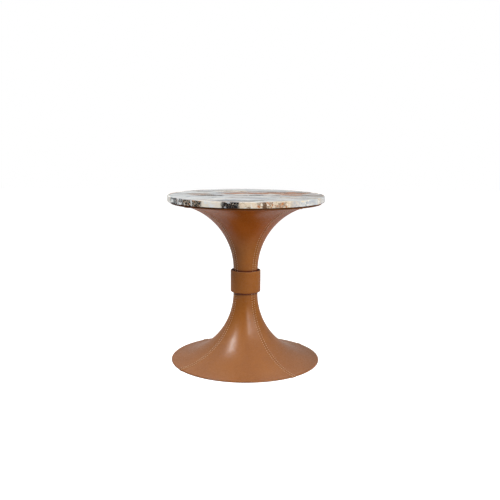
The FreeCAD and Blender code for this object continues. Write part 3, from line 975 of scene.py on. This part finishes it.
def screwRings(settings, length):
    corners = settings["corners"]
    half = math.pi / 6
    turns = [2 * math.pi * corner / corners for corner in range(corners)]
    sixSided = [settings["socket"] / math.cos(turn % (2 * half) - half) for turn in turns]
    head, core, crest = [settings[key] for key in ("headRadius", "coreRadius", "threadRadius")]
    wider, mouthDepth = settings["socketMouth"]
    flat, edgeDepth = settings["headEdge"]
    rings = [(sixSided, settings["socketDepth"]), (sixSided, mouthDepth),
             ([wider * reach for reach in sixSided], 0.0), (flat * head, 0.0), (head, edgeDepth),
             (crest, settings["headHeight"])]
    coreFrom, coreTo, crestAt = settings["thread"]
    thin, tipLength = settings["tip"]
    for turn in range(int((length - settings["headHeight"] - tipLength) / settings["threadPitch"])):
        start = settings["headHeight"] + turn * settings["threadPitch"]
        rings += [(core, start + coreFrom), (core, start + coreTo), (crest, start + crestAt)]
    return rings + [(thin * core, length)]


screwLow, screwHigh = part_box("cover_screws")
screwOrbit = screwHigh.y - screw["headRadius"] * millimetre
screwPlaces = roundAbout(screwOrbit, screw["count"], screw["first"], screwLow.z)
screws = turned("socket_screws", screwRings(screw, (screwHigh.z - screwLow.z) / millimetre), screwPlaces,
                screw["corners"], metal["zincSteel"])
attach(screws, "root")
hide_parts("cover_screws")

# rubber pads with a rounded edge and a ring pressed into the face
pad = {
    "count": 8,
    "corners": 48,
    "radius": 14.0,  # mm
    "edge": 0.7,
    "ring": (8.4, 9.6),
    "ringDepth": 0.35,
    "ringSlope": 0.2,
    "centre": 0.5,   # the face is closed by a small flat this wide
    "edgeSteps": 4,
    "backEdge": 0.15,
}


def padRings(settings, thick):
    keys = ("radius", "edge", "ringDepth", "ringSlope", "backEdge")
    radius, edge, depth, slope, back = [settings[key] for key in keys]
    inner, outer = settings["ring"]
    rings = [(settings["centre"], 0.0), (inner, 0.0), (inner + slope, depth), (outer - slope, depth), (outer, 0.0),
             (radius - edge, 0.0)]
    for step in range(1, settings["edgeSteps"] + 1):
        swing = step / settings["edgeSteps"] * math.pi / 2
        rings.append((radius - edge + edge * math.sin(swing), edge - edge * math.cos(swing)))
    return rings + [(radius, thick - back), (radius - back, thick)]


padLow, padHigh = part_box("floor_pads")
padPlaces = roundAbout(padHigh.x - pad["radius"] * millimetre, pad["count"], 0.0, padLow.z)
pads = turned("rubber_pads", padRings(pad, (padHigh.z - padLow.z) / millimetre), padPlaces, pad["corners"],
              coat["padRubber"])
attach(pads, "root")
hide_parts("floor_pads")
print("screws and pads made")


# floor, world and lamps
studio = {
    "floorColour": (0.47, 0.47, 0.465),
    "floorSize": 14.0,
    "floorRoughness": 0.9,
    "floorTone": 3,
    "floorToneBetween": (0.4, 0.6),
    "floorToneShare": 0.04,
    "floorDeeper": 0.9,  # of its own colour
    "floorGlow": 0.86,   # what the camera sees on top of the lit floor
    "ambient": 0.25,
    "lampsAim": 0.27,    # height of the place that all the lamps face
    # azimuth and elevation in degrees, distance and width in metres, power of the wash and of the gleam
    "lamps": {
        "leftHigh": (-81, 59, 2.0, 0.36, 0, 21),
        "leftMiddle": (-66, 48, 2.0, 0.36, 0, 33),
        "leftLow": (-57, 39, 2.0, 0.36, 0, 6),
        "leftSoftbox": (-75, 52, 2.0, 0.60, 37, 0),
        "frontFill": (26, 38, 2.6, 0.40, 13, 30),
        "frontLow": (22, 19, 2.6, 0.50, 18, 24),
        "rightSoftbox": (52, 27, 2.6, 1.50, 44, 68),
        "rightSide": (80, 30, 2.6, 1.20, 8, 0),
        "above": (0, 82, 2.6, 1.20, 13, 0),
    },
}


def seesBackground(tree):
    # camera, mirror and see-through rays meet the white surroundings
    path = addNode(tree, "ShaderNodeLightPath")
    both = combine(tree, "MAXIMUM", path.outputs["Is Camera Ray"], path.outputs["Is Glossy Ray"])
    return combine(tree, "MAXIMUM", both, path.outputs["Is Transmission Ray"])


def makeWorld(settings):
    world = bpy.data.worlds.new("studioWorld")
    bpy.context.scene.world = world
    world.use_nodes = True
    tree = world.node_tree
    light = tree.nodes["Background"]
    light.inputs["Color"].default_value = (1, 1, 1, 1)
    light.inputs["Strength"].default_value = settings["ambient"]
    white = addNode(tree, "ShaderNodeBackground", {"Color": (1, 1, 1, 1), "Strength": 1.0})
    inputs = {0: seesBackground(tree), 1: light.outputs[0], 2: white.outputs[0]}
    mixed = addNode(tree, "ShaderNodeMixShader", inputs)
    tree.links.new(mixed.outputs[0], tree.nodes["World Output"].inputs["Surface"])


def makeFloor(settings):
    half = settings["floorSize"] / 2
    mesh = bpy.data.meshes.new("floor")
    corners = [(-half, -half, 0), (half, -half, 0), (half, half, 0), (-half, half, 0)]
    mesh.from_pydata(corners, [], [(0, 1, 2, 3)])
    floor = bpy.data.objects.new("floor", mesh)
    bpy.context.scene.collection.objects.link(floor)
    material, tree, shader = startMaterial("paleFloor", settings["floorRoughness"])
    tone = noiseField(tree, place(tree), settings["floorTone"])
    tone = remap(tree, tone, *settings["floorToneBetween"], 0, settings["floorToneShare"])
    pale = settings["floorColour"]
    colour = blendColour(tree, tone, pale, [settings["floorDeeper"] * part for part in pale])
    tree.links.new(colour, shader.inputs["Base Color"])
    shader.inputs["Emission Color"].default_value = (1, 1, 1, 1)
    glow = combine(tree, "MULTIPLY", seesBackground(tree), settings["floorGlow"])
    tree.links.new(glow, shader.inputs["Emission Strength"])
    mesh.materials.append(material)


def makeLamps(settings):
    target = Vector((0, 0, settings["lampsAim"]))
    for name, (azimuth, elevation, distance, width, wash, gleam) in settings["lamps"].items():
        side, rise = math.radians(azimuth), math.radians(elevation)
        away = Vector((math.sin(side) * math.cos(rise), -math.cos(side) * math.cos(rise), math.sin(rise)))
        # the wash lights what is matt and the gleam shows only in what is glossy
        for kind, power in (("Wash", wash), ("Gleam", gleam)):
            if power == 0:
                continue
            data = bpy.data.lights.new(name + kind, "AREA")
            data.shape = "DISK"
            data.size = width
            data.energy = power
            made = bpy.data.objects.new(name + kind, data)
            made.visible_glossy = kind == "Gleam"
            made.visible_diffuse = kind == "Wash"
            made.location = target + away * distance
            made.rotation_euler = away.to_track_quat("Z", "Y").to_euler()
            bpy.context.scene.collection.objects.link(made)


makeWorld(studio)
makeFloor(studio)
makeLamps(studio)
scene = bpy.context.scene
scene.view_settings.view_transform = "Standard"
print("studio lit")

PROBLEM TO WORK ON: Exactly reproduce every line of the data above.

REPLY:
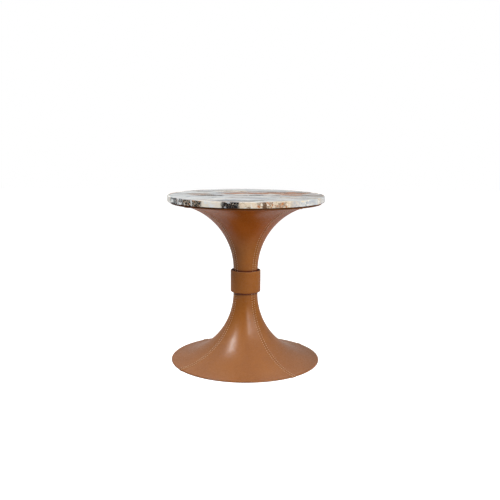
The FreeCAD and Blender code for this object continues. Write part 3, from line 975 of scene.py on. This part finishes it.
def screwRings(settings, length):
    corners = settings["corners"]
    half = math.pi / 6
    turns = [2 * math.pi * corner / corners for corner in range(corners)]
    sixSided = [settings["socket"] / math.cos(turn % (2 * half) - half) for turn in turns]
    head, core, crest = [settings[key] for key in ("headRadius", "coreRadius", "threadRadius")]
    wider, mouthDepth = settings["socketMouth"]
    flat, edgeDepth = settings["headEdge"]
    rings = [(sixSided, settings["socketDepth"]), (sixSided, mouthDepth),
             ([wider * reach for reach in sixSided], 0.0), (flat * head, 0.0), (head, edgeDepth),
             (crest, settings["headHeight"])]
    coreFrom, coreTo, crestAt = settings["thread"]
    thin, tipLength = settings["tip"]
    for turn in range(int((length - settings["headHeight"] - tipLength) / settings["threadPitch"])):
        start = settings["headHeight"] + turn * settings["threadPitch"]
        rings += [(core, start + coreFrom), (core, start + coreTo), (crest, start + crestAt)]
    return rings + [(thin * core, length)]


screwLow, screwHigh = part_box("cover_screws")
screwOrbit = screwHigh.y - screw["headRadius"] * millimetre
screwPlaces = roundAbout(screwOrbit, screw["count"], screw["first"], screwLow.z)
screws = turned("socket_screws", screwRings(screw, (screwHigh.z - screwLow.z) / millimetre), screwPlaces,
                screw["corners"], metal["zincSteel"])
attach(screws, "root")
hide_parts("cover_screws")

# rubber pads with a rounded edge and a ring pressed into the face
pad = {
    "count": 8,
    "corners": 48,
    "radius": 14.0,  # mm
    "edge": 0.7,
    "ring": (8.4, 9.6),
    "ringDepth": 0.35,
    "ringSlope": 0.2,
    "centre": 0.5,   # the face is closed by a small flat this wide
    "edgeSteps": 4,
    "backEdge": 0.15,
}


def padRings(settings, thick):
    keys = ("radius", "edge", "ringDepth", "ringSlope", "backEdge")
    radius, edge, depth, slope, back = [settings[key] for key in keys]
    inner, outer = settings["ring"]
    rings = [(settings["centre"], 0.0), (inner, 0.0), (inner + slope, depth), (outer - slope, depth), (outer, 0.0),
             (radius - edge, 0.0)]
    for step in range(1, settings["edgeSteps"] + 1):
        swing = step / settings["edgeSteps"] * math.pi / 2
        rings.append((radius - edge + edge * math.sin(swing), edge - edge * math.cos(swing)))
    return rings + [(radius, thick - back), (radius - back, thick)]


padLow, padHigh = part_box("floor_pads")
padPlaces = roundAbout(padHigh.x - pad["radius"] * millimetre, pad["count"], 0.0, padLow.z)
pads = turned("rubber_pads", padRings(pad, (padHigh.z - padLow.z) / millimetre), padPlaces, pad["corners"],
              coat["padRubber"])
attach(pads, "root")
hide_parts("floor_pads")
print("screws and pads made")


# floor, world and lamps
studio = {
    "floorColour": (0.47, 0.47, 0.465),
    "floorSize": 14.0,
    "floorRoughness": 0.9,
    "floorTone": 3,
    "floorToneBetween": (0.4, 0.6),
    "floorToneShare": 0.04,
    "floorDeeper": 0.9,  # of its own colour
    "floorGlow": 0.86,   # what the camera sees on top of the lit floor
    "ambient": 0.25,
    "lampsAim": 0.27,    # height of the place that all the lamps face
    # azimuth and elevation in degrees, distance and width in metres, power of the wash and of the gleam
    "lamps": {
        "leftHigh": (-81, 59, 2.0, 0.36, 0, 21),
        "leftMiddle": (-66, 48, 2.0, 0.36, 0, 33),
        "leftLow": (-57, 39, 2.0, 0.36, 0, 6),
        "leftSoftbox": (-75, 52, 2.0, 0.60, 37, 0),
        "frontFill": (26, 38, 2.6, 0.40, 13, 30),
        "frontLow": (22, 19, 2.6, 0.50, 18, 24),
        "rightSoftbox": (52, 27, 2.6, 1.50, 44, 68),
        "rightSide": (80, 30, 2.6, 1.20, 8, 0),
        "above": (0, 82, 2.6, 1.20, 13, 0),
    },
}


def seesBackground(tree):
    # camera, mirror and see-through rays meet the white surroundings
    path = addNode(tree, "ShaderNodeLightPath")
    both = combine(tree, "MAXIMUM", path.outputs["Is Camera Ray"], path.outputs["Is Glossy Ray"])
    return combine(tree, "MAXIMUM", both, path.outputs["Is Transmission Ray"])


def makeWorld(settings):
    world = bpy.data.worlds.new("studioWorld")
    bpy.context.scene.world = world
    world.use_nodes = True
    tree = world.node_tree
    light = tree.nodes["Background"]
    light.inputs["Color"].default_value = (1, 1, 1, 1)
    light.inputs["Strength"].default_value = settings["ambient"]
    white = addNode(tree, "ShaderNodeBackground", {"Color": (1, 1, 1, 1), "Strength": 1.0})
    inputs = {0: seesBackground(tree), 1: light.outputs[0], 2: white.outputs[0]}
    mixed = addNode(tree, "ShaderNodeMixShader", inputs)
    tree.links.new(mixed.outputs[0], tree.nodes["World Output"].inputs["Surface"])


def makeFloor(settings):
    half = settings["floorSize"] / 2
    mesh = bpy.data.meshes.new("floor")
    corners = [(-half, -half, 0), (half, -half, 0), (half, half, 0), (-half, half, 0)]
    mesh.from_pydata(corners, [], [(0, 1, 2, 3)])
    floor = bpy.data.objects.new("floor", mesh)
    bpy.context.scene.collection.objects.link(floor)
    material, tree, shader = startMaterial("paleFloor", settings["floorRoughness"])
    tone = noiseField(tree, place(tree), settings["floorTone"])
    tone = remap(tree, tone, *settings["floorToneBetween"], 0, settings["floorToneShare"])
    pale = settings["floorColour"]
    colour = blendColour(tree, tone, pale, [settings["floorDeeper"] * part for part in pale])
    tree.links.new(colour, shader.inputs["Base Color"])
    shader.inputs["Emission Color"].default_value = (1, 1, 1, 1)
    glow = combine(tree, "MULTIPLY", seesBackground(tree), settings["floorGlow"])
    tree.links.new(glow, shader.inputs["Emission Strength"])
    mesh.materials.append(material)


def makeLamps(settings):
    target = Vector((0, 0, settings["lampsAim"]))
    for name, (azimuth, elevation, distance, width, wash, gleam) in settings["lamps"].items():
        side, rise = math.radians(azimuth), math.radians(elevation)
        away = Vector((math.sin(side) * math.cos(rise), -math.cos(side) * math.cos(rise), math.sin(rise)))
        # the wash lights what is matt and the gleam shows only in what is glossy
        for kind, power in (("Wash", wash), ("Gleam", gleam)):
            if power == 0:
                continue
            data = bpy.data.lights.new(name + kind, "AREA")
            data.shape = "DISK"
            data.size = width
            data.energy = power
            made = bpy.data.objects.new(name + kind, data)
            made.visible_glossy = kind == "Gleam"
            made.visible_diffuse = kind == "Wash"
            made.location = target + away * distance
            made.rotation_euler = away.to_track_quat("Z", "Y").to_euler()
            bpy.context.scene.collection.objects.link(made)


makeWorld(studio)
makeFloor(studio)
makeLamps(studio)
scene = bpy.context.scene
scene.view_settings.view_transform = "Standard"
print("studio lit")